Acordei, penso que noutra sala, não me lembro de como era o bloco, nem me lembro muito bem do recobro. Sei que havia um relógio na parede mesmo uns metros à minha frente, penso que eram perto de duas da manhã, não sei, nessa altura não prestei muita atenção às horas. Assim que acordei o enfermeiro que estava a tratar de mim disse-me que o bebé estava bem, acho que me perguntou o nome, mas isso é apenas uma memória vaga, desatei a chorar, nessa altura estava convencida de que a culpa tinha sido minha, a culpa de tudo ter corrido mal, ainda não tinha tido tempo para digerir a e avaliar a forma como as coisas tinham acontecido, muito menos para raciocinar, ao mesmo tempo que foi uma eternidade, foi tudo muito rápido... estava a tremer descontroladamente de frio, e tinha uma comichão horrível na garganta, o enfermeiro disse-me que era por causa dos tubos, não me lembro se tossi ou não, mas lembro-me que tinha receio de o fazer, afinal quando tossimos contraímos abdómen, e o meu tinha sido acabado de cozer. Como eu tremia de frio o enfermeiro pôs-me uma espécie de manta por cima e de lado meteu um tubo que mandava quentinho, para me aquecer. Depois limpou-me as costuras e fez-me o penso, acho que havia outra enfermeira no recobro, sei que o enfermeiro falava com alguém, mas se a vir não sei dizer quem é. Depois ouvi qualquer coisa como "o pai já pode entrar". O Pedro veio-me ver e disse-me: "Dizes que todos os recém nascidos são feios, espero que isto te faça mudar de ideias" e mostrou-me uma foto que tinha tirado na neonatologia.

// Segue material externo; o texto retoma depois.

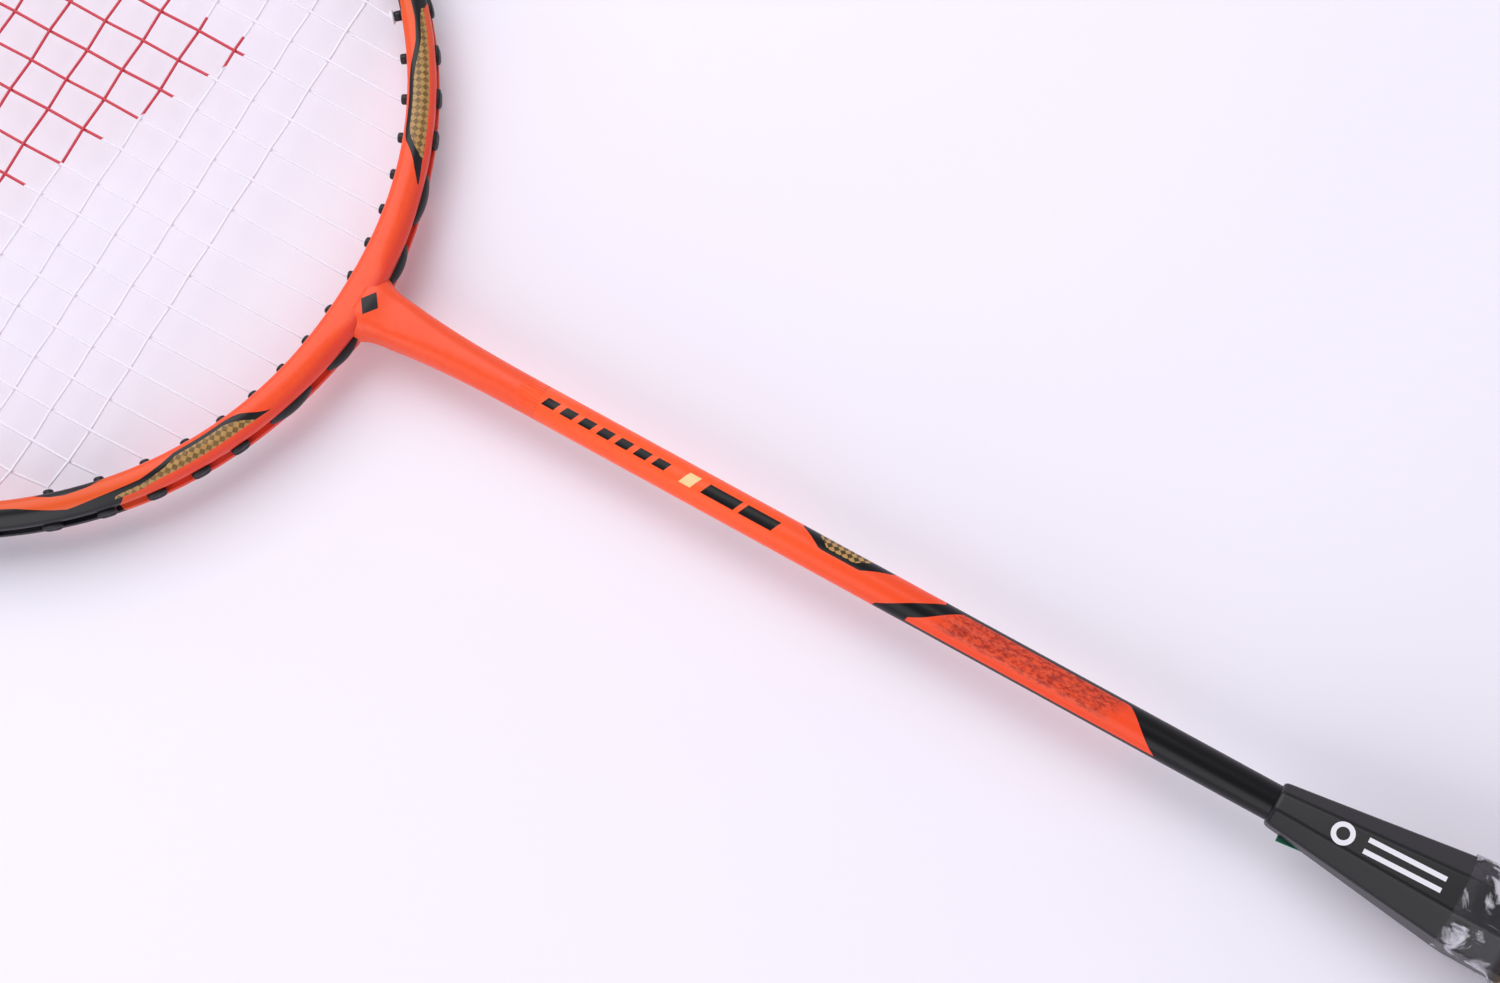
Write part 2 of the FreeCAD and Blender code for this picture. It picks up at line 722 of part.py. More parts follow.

Esta foi a primeira vez que vi o meu filho. O Pedro disse-me que tinha nascido em paragem cárdio-respiratória, la desatei eu a chorar outra vez, disse que não sabia exactamente como é que ele estava porque o médico não tinha cedido muita informação. Ainda me falou no braço dele que nesta foto aparece muito branco, também estava preocupado com isso. Depois dele saír perguntei ao enfermeiro, ele explicou-me que há bebés que quando têm um parto traumático, a circulação leva algum tempo a voltar a normalidade, e que o mais provável era ser apenas má circulação.
Perguntei quando o podia ver, disse-me que só depois de ter alta do recobro, que acabou por ser às 3 e meia da manhã. A dada altura no meio disto tudo, entrou outra pessoa no recobro, um rapaz que tinha sido operado ao apêndice e que só fazia era gemer. O enfermeiro ainda lhe disse qualquer coisa como, não tem vergonha de estar assim, está aqui uma mãe a recuperar de uma cesariana e não abre a boca. Depois ouvi-o estar a dizer à outra enfermeira que lá estava que os homens são muito mariquinhas e que contra ele estava a falar. Passei o tempo que esperei para ter alta do recobro a olhar para esta fotografia, ansiosa por ir ver o meu filhote.... o que ainda ia demorar muitas horas, eu é que não sabia.